Father Bay became a U.S. citizen in 1995. This, combined with a promise to support them financially for their first three years in this country, allowed him to serve as sponsor for six of his seven siblings, who joined him in the Columbus area. One brother had preceded him in coming to Ohio. 

The brothers and sisters came to Ohio one by one and found jobs – some as seamstresses, others with Goodwill Industries and in software technology. All are among the approximately 70 people who take part in a Mass in Vietnamese every Sunday at Father Bay’s church.

“This church is not only a building but has been a spiritual home and a social and cultural center for Columbus Vietnamese Catholics for 47 years,” Father Bay said. 

Besides Sunday Masses, the parish, which serves about 270 families altogether, hosts a May crowning; a Vietnamese New Year event each March; a mid-autumn celebration; a commemoration of the Feast of the Vietnamese Martyrs on the Sunday closest to Nov. 24, the actual feast day; and quarterly potlucks for everyone affiliated now or in the past with the former St. Augustine and St. Gabriel churches and schools on Columbus’ east side.

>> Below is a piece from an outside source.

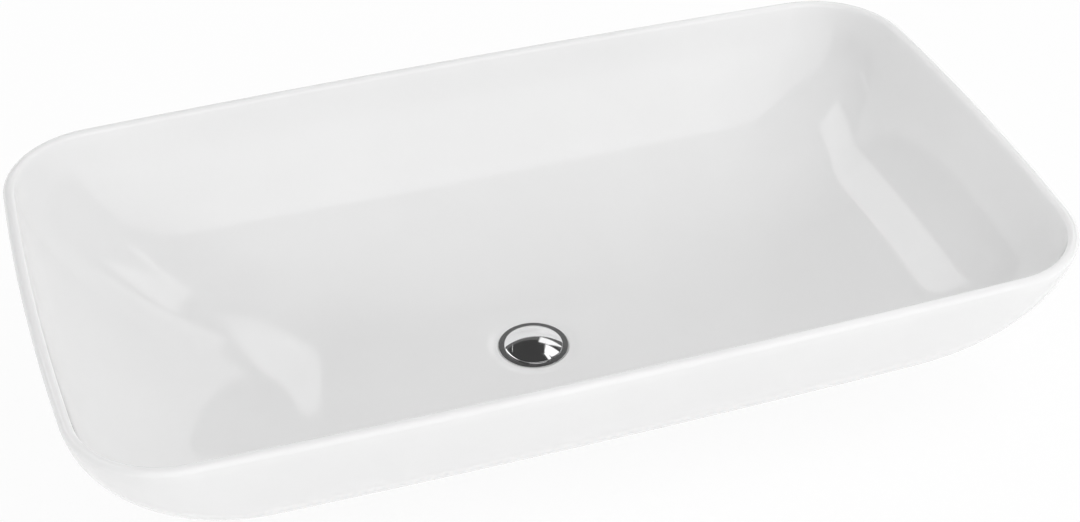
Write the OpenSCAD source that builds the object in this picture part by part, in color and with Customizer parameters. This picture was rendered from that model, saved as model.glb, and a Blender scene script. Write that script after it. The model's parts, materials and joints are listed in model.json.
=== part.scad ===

“I have been through many difficulties – religious persecution, times when I thought my goal might be beyond reach – but I never doubted God was calling me to the priesthood,” he said. “A priest is a shepherd who dedicates his life to the people of God, and, as Pope Francis has said so well, I always want to have the smell of the sheep with me. I chose the right vocation and am a very happy man.”